Published On: 12.13.19 | 

By: Alec Harvey

Here she is: Miss Alabama Tiara Pennington competes in the Miss America pageant

Tiara feature

Miss Alabama Tiara Pennington will sing the aria "Nessun Dorma" in the talent competition at Miss America. (Photo/Miss Alabama)

When Tiara Pennington arrived at Connecticut’s Mohegan Sun Arena this week to compete in the Miss America pageant, she found herself right in the middle of what some might think is a pageant contestant’s worst nightmare: Miss Alabama had nothing to wear.

An oversized black trunk, filled with gowns and other outfits she planned to wear during the competition, didn’t make the flight from Atlanta to New Haven.

But with the poise of a woman who has been singing opera from a young age and competing in pageants on a national stage since her teens, Pennington didn’t panic.

Outgoing Miss Alabama Callie Walker crowned Tiara Pennington in June. (Photo/Miss Alabama)

“I wasn’t that worried about it,” she says. “I said I’m not going to worry myself about it, because eventually, it’ll get here. And it did.”

Pennington begins her quest for the Miss America crown Sunday with her interview with the judges, followed by two preliminary rounds. It’s all leading up to the final pageant night, Dec. 19, when one young woman will be crowned Miss America 2020. (It will air live at 7 p.m on NBC).

For Pennington, a junior at the University of Alabama, this week is the culmination of a pageant trek that has earned her thousands of dollars in scholarships, first in the Alabama’s Rising Stars mentoring program, then as Miss Alabama’s Outstanding Teen and, this year, as Miss Alabama.

“She was absolutely born to do this,” says Nan Teninbaum, president of the Miss Alabama Scholarship Organization.

And she’s not just talking about being named, Tiara, although we’ll get to that. She’s also talking about her mother, Dedra Eastland Pennington, herself a Miss Alabama contestant in the 1980s. She and Tiara’s grandmother have also served as directors of local pageants.

It was in that capacity that Eastland Pennington, by way of her husband, inadvertently found the prescient first name for her daughter.

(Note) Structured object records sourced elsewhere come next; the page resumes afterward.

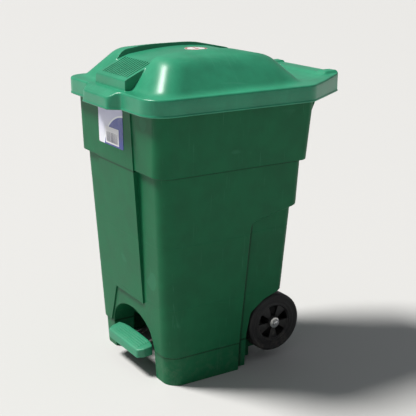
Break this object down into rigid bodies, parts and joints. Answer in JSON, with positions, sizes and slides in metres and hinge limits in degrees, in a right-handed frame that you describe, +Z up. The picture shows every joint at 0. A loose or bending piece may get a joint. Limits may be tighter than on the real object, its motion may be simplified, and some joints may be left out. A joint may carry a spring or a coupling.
{
  "type": "wheelie bin",
  "caption": "Tapered plastic waste bin on rear wheels, with a domed lid hinged at the rear grip that a front foot pedal lifts through a lever and a push rod.",
  "frame": {"origin": "on the floor, under the middle of the bin's bounding box", "axes": "+Z up; the pedal side faces -Y, the wheels and grip are at +Y; +X runs along the wheel axle, to the right of someone who faces the pedal side"},
  "size_m": [0.48, 0.636, 0.8189],
  "materials": {
    "green_body": "moulded polyethylene, satin with fine scuffs",
    "green_lid": "moulded polyethylene, semi-gloss",
    "green_pedal": "moulded polypropylene, satin",
    "black_plastic": "moulded nylon",
    "black_steel": "black paint on steel",
    "wheel_plastic": "moulded, satin",
    "tyre": "solid rubber",
    "rubber": "soft rubber",
    "zinc_steel": "bright zinc plate",
    "label": "printed film"
  },
  "bodies": {
    "tub_body": {"tub": "green_body", "front_label": "label", "hinge_rod": "zinc_steel", "hinge_rod_caps": "black_plastic", "handle_grip": "black_plastic", "pivot_bracket_right": "zinc_steel", "pivot_bracket_left": "zinc_steel", "bracket_screws": "zinc_steel", "pivot_rod": "zinc_steel", "pivot_rod_clips": "zinc_steel", "lower_rod_guide": "black_plastic", "upper_rod_guide": "black_plastic", "guide_screws": "zinc_steel", "axle": "zinc_steel", "axle_spacers": "black_plastic", "axle_washers": "zinc_steel", "axle_bolts": "zinc_steel"},
    "lid_body": {"lid": "green_lid", "lid_crank": "black_plastic", "lid_crank_screws": "zinc_steel", "lid_buffers": "rubber", "lid_label": "label"},
    "pedal_body": {"pedal": "green_pedal", "pedal_lever": "black_steel", "pedal_screws": "zinc_steel"},
    "lift_rod_body": {"lift_rod": "zinc_steel", "lift_rod_foot": "black_plastic", "lift_rod_yoke": "black_plastic", "yoke_pin": "zinc_steel"},
    "wheel_right": {"wheel_rim_right": "wheel_plastic", "tyre_right": "tyre", "wheel_bush_right": "black_plastic"},
    "wheel_left": {"wheel_rim_left": "wheel_plastic", "tyre_left": "tyre", "wheel_bush_left": "black_plastic"}
  },
  "joints": [
    {"name": "lid_hinge", "type": "hinge", "parent": "tub_body", "child": "lid_body", "pos_m": [0, 0.265, 0.708], "axis": [-1, 0, 0], "range_deg": [0, 70]},
    {"name": "pedal_pivot", "type": "hinge", "parent": "tub_body", "child": "pedal_body", "pos_m": [0, -0.113, 0.085], "axis": [1, 0, 0], "range_deg": [0, 15]},
    {"name": "lift_slide", "type": "slide", "parent": "tub_body", "child": "lift_rod_body", "axis": [0, 0.1052, 0.9945], "range_m": [0, 0.076]},
    {"name": "wheel_right_spin", "type": "hinge", "parent": "tub_body", "child": "wheel_right", "pos_m": [0.153, 0.102, 0.1], "axis": [1, 0, 0], "continuous": true},
    {"name": "wheel_left_spin", "type": "hinge", "parent": "tub_body", "child": "wheel_left", "pos_m": [-0.153, 0.102, 0.1], "axis": [1, 0, 0], "continuous": true}
  ],
  "couplings": [
    {"joint": "pedal_pivot", "follows": "lid_hinge", "ratio": 0.212},
    {"joint": "lift_slide", "follows": "lid_hinge", "m_per_rad": 0.0611}
  ]
}
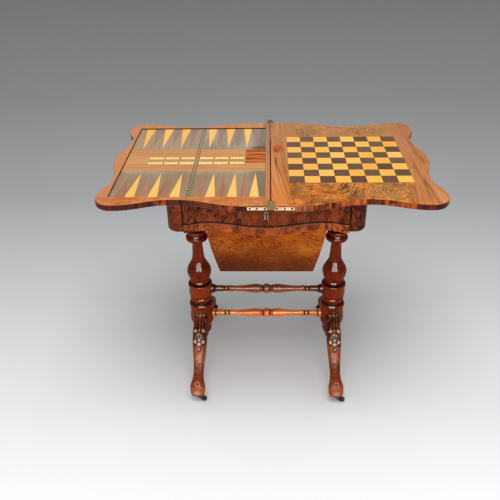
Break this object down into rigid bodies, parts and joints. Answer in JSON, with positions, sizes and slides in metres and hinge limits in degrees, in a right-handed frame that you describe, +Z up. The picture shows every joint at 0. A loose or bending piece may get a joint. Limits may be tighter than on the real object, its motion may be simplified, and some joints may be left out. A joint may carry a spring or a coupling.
{
  "type": "games and work table",
  "caption": "Folding games table: serpentine swivel top with chess and backgammon boards, drawer, sliding work box, turned columns, carved cabriole legs and castors.",
  "frame": {"origin": "on the floor, below the middle of the line where the two leaves meet", "axes": "+X to the right, towards the chessboard leaf; +Y to the back; +Z up"},
  "size_m": [0.92, 0.6, 0.7518],
  "materials": {
    "burr_walnut": "polished burr walnut veneer",
    "turned_walnut": "turned walnut, french polished",
    "carved_walnut": "carved walnut, polished",
    "box_veneer": "golden walnut veneer, satin",
    "carcase_wood": "plain inner timber, unpolished",
    "chess_inlay": "satinwood and dark inlay, polished",
    "field_inlay": "inlaid backgammon points and scorer, polished",
    "brass": "aged polished brass",
    "dark_iron": "dark iron"
  },
  "bodies": {
    "base": {"column_left": "turned_walnut", "column_right": "turned_walnut", "stretcher_upper": "turned_walnut", "stretcher_lower": "turned_walnut", "leg_front_left": "carved_walnut", "leg_front_right": "carved_walnut", "leg_back_left": "carved_walnut", "leg_back_right": "carved_walnut", "bearer_left": "carcase_wood", "bearer_right": "carcase_wood", "corner_post_front_left": "burr_walnut", "corner_post_front_right": "burr_walnut", "corner_post_back_left": "burr_walnut", "corner_post_back_right": "burr_walnut", "frieze_left": "burr_walnut", "frieze_right": "burr_walnut", "frieze_back": "burr_walnut", "top_rail_front": "burr_walnut", "pivot_rail": "carcase_wood", "runner_left": "carcase_wood", "runner_right": "carcase_wood", "castor_plate_front_left": "dark_iron", "castor_plate_front_right": "dark_iron", "castor_plate_back_left": "dark_iron", "castor_plate_back_right": "dark_iron"},
    "lower_leaf": {"lower_leaf_board": "burr_walnut", "chess_field": "chess_inlay", "hinge_plate_lower_front": "brass", "hinge_plate_lower_back": "brass", "hinge_pin_front": "brass", "hinge_pin_back": "brass", "pivot_bolt": "dark_iron", "pivot_nut": "dark_iron"},
    "upper_leaf": {"upper_leaf_board": "burr_walnut", "backgammon_field": "field_inlay", "hinge_plate_upper_front": "brass", "hinge_plate_upper_back": "brass"},
    "drawer": {"drawer_front": "burr_walnut", "drawer_side_left": "carcase_wood", "drawer_side_right": "carcase_wood", "drawer_back": "carcase_wood", "drawer_bottom": "carcase_wood", "escutcheon": "brass", "lock_case": "brass"},
    "lock_bolt": {"lock_bolt": "brass"},
    "work_box": {"slide_front": "burr_walnut", "slide_frame": "carcase_wood", "box_front": "box_veneer", "box_back": "box_veneer", "box_left": "box_veneer", "box_right": "box_veneer", "box_bottom": "box_veneer"},
    "fork_front_left": {"castor_fork_front_left": "dark_iron"},
    "fork_front_right": {"castor_fork_front_right": "dark_iron"},
    "fork_back_left": {"castor_fork_back_left": "dark_iron"},
    "fork_back_right": {"castor_fork_back_right": "dark_iron"},
    "wheel_front_left": {"castor_wheel_front_left": "dark_iron"},
    "wheel_front_right": {"castor_wheel_front_right": "dark_iron"},
    "wheel_back_left": {"castor_wheel_back_left": "dark_iron"},
    "wheel_back_right": {"castor_wheel_back_right": "dark_iron"}
  },
  "joints": [
    {"name": "top_swivel", "type": "hinge", "parent": "base", "child": "lower_leaf", "pos_m": [0.109, 0.121, 0.72], "axis": [0, 0, 1], "range_deg": [-90, 0]},
    {"name": "leaf_fold", "type": "hinge", "parent": "lower_leaf", "child": "upper_leaf", "pos_m": [0, 0, 0.7403], "axis": [0, 1, 0], "range_deg": [0, 180]},
    {"name": "drawer_slide", "type": "slide", "parent": "base", "child": "drawer", "axis": [0, -1, 0], "range_m": [0, 0.27]},
    {"name": "lock_bolt_slide", "type": "slide", "parent": "drawer", "child": "lock_bolt", "axis": [0, 0, 1], "range_m": [0, 0.005]},
    {"name": "work_box_slide", "type": "slide", "parent": "base", "child": "work_box", "axis": [0, -1, 0], "range_m": [0, 0.25]},
    {"name": "castor_swivel_front_left", "type": "hinge", "parent": "base", "child": "fork_front_left", "pos_m": [-0.234, -0.23901, 0.0202], "axis": [0, 0, 1], "continuous": true},
    {"name": "castor_swivel_front_right", "type": "hinge", "parent": "base", "child": "fork_front_right", "pos_m": [0.21, -0.23901, 0.0202], "axis": [0, 0, 1], "continuous": true},
    {"name": "castor_swivel_back_left", "type": "hinge", "parent": "base", "child": "fork_back_left", "pos_m": [-0.234, 0.23901, 0.0202], "axis": [0, 0, 1], "continuous": true},
    {"name": "castor_swivel_back_right", "type": "hinge", "parent": "base", "child": "fork_back_right", "pos_m": [0.21, 0.23901, 0.0202], "axis": [0, 0, 1], "continuous": true},
    {"name": "wheel_roll_front_left", "type": "hinge", "parent": "fork_front_left", "child": "wheel_front_left", "pos_m": [-0.21372, -0.24444, 0.009], "axis": [-0.2588, -0.9659, 0], "continuous": true},
    {"name": "wheel_roll_front_right", "type": "hinge", "parent": "fork_front_right", "child": "wheel_front_right", "pos_m": [0.23028, -0.24444, 0.009], "axis": [-0.2588, -0.9659, 0], "continuous": true},
    {"name": "wheel_roll_back_left", "type": "hinge", "parent": "fork_back_left", "child": "wheel_back_left", "pos_m": [-0.21372, 0.24444, 0.009], "axis": [0.2588, -0.9659, 0], "continuous": true},
    {"name": "wheel_roll_back_right", "type": "hinge", "parent": "fork_back_right", "child": "wheel_back_right", "pos_m": [0.18972, 0.24444, 0.009], "axis": [0.2588, 0.9659, 0], "continuous": true}
  ]
}
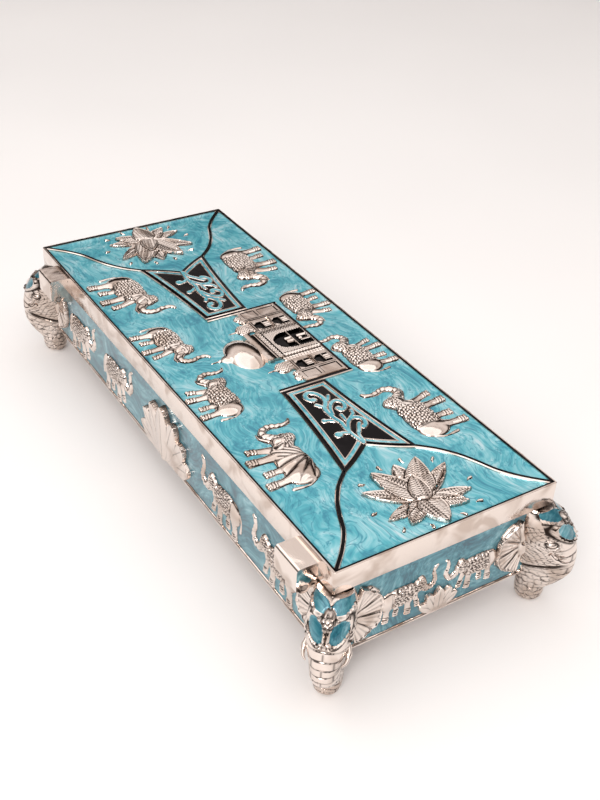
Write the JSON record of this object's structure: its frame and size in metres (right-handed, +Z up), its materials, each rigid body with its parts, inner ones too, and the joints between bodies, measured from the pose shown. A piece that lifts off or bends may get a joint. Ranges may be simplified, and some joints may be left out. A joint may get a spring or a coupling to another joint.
{
  "type": "dried fruit box",
  "caption": "Long low cast-metal box on elephant-head feet, with a hinged cap lid; relief figures stand out of teal enamel fields.",
  "frame": {"origin": "centre of the bounding box in plan, on the plane that the four feet stand on", "axes": "+X along the box's length, +Y towards the hinges at the back, +Z up"},
  "size_m": [0.3928, 0.1678, 0.0828],
  "materials": {
    "enamelled_body": "pearl teal enamel over plated casting",
    "enamelled_lid": "marbled pearl teal enamel over plated casting",
    "plated": "polished nickel plate",
    "pin_steel": "plain steel wire"
  },
  "bodies": {
    "box": {"box": "enamelled_body", "foot_front_left": "plated", "foot_front_right": "plated", "foot_back_left": "plated", "foot_back_right": "plated", "hinge_pin_left": "pin_steel", "hinge_pin_right": "pin_steel"},
    "lid": {"lid": "enamelled_lid", "hinge_arm_left": "plated", "hinge_arm_right": "plated"}
  },
  "joints": [
    {"name": "lid_hinge", "type": "hinge", "parent": "box", "child": "lid", "pos_m": [0, 0.0746, 0.0624], "axis": [-1, 0, 0], "range_deg": [0, 100]}
  ]
}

“She was director for a local preliminary, and while she was online trying to find a crown for her soon-to-be winner, my dad walked in and asked her what she was doing,” Tiara Pennington says. “She said, ‘I’m looking for tiaras.’ That’s how I got my name. … They named me Tiara, and here I am Miss Alabama.”

Tiara Pennington, right, appeared with her mother, Dedra Eastland Pennington, in an advertisement for the National Psoriasis Foundation. (Provided by Miss Alabama)

Her mother also plays a big part in Tiara’s social impact initiative, the new term for the contestants’ platforms. Pennington’s is Psoriasis Take Action Alabama, part of the National Psoriasis Foundation. Both her mother and uncle suffer from psoriasis, a skin condition, and psoriatic arthritis, which afflicts some people with psoriasis.

“This disease is much more than skin deep,” Tiara Pennington says. “A lot of people see it as a simple rash, but I’ve watched my mother suffer. It causes serious pain, and she has trouble walking and standing.”

She’ll no doubt talk about her initiative during Sunday’s interview with the judges, and on Sunday night she takes to the stage for her talent preliminary. As she did in the Miss Alabama Pageant, Pennington will sing “Nessun Dorma” from the opera “Turandot.”

“I really love this piece, and it has special meaning to me,” Pennington, 21, says of the Italian aria usually sung by male singers. “I wanted to sing it years ago but never felt confident enough to sing it the way I wanted to – it portrayed being in love and was in a different language, and I was a teen. Now that I’m older, I can really connect with the song.”

Since being crowned Miss Alabama, Pennington has traveled the state, appearing at pageants and other events. She is taking a year off from college but, win or lose at Miss America, plans to return to finish her political science degree and go to law school.

But first things first. She’s going to do the best she can do at Miss America and is looking forward to the competition.

“A lot of the nervousness that I have had for different things has gone out the window,” Pennington says. “I’ve prepared the best that I can prepare. This is a moment I’ve waited for my whole entire life. I’m sure I’ll have nervous energy, but nothing that will keep me from doing my best on stage.”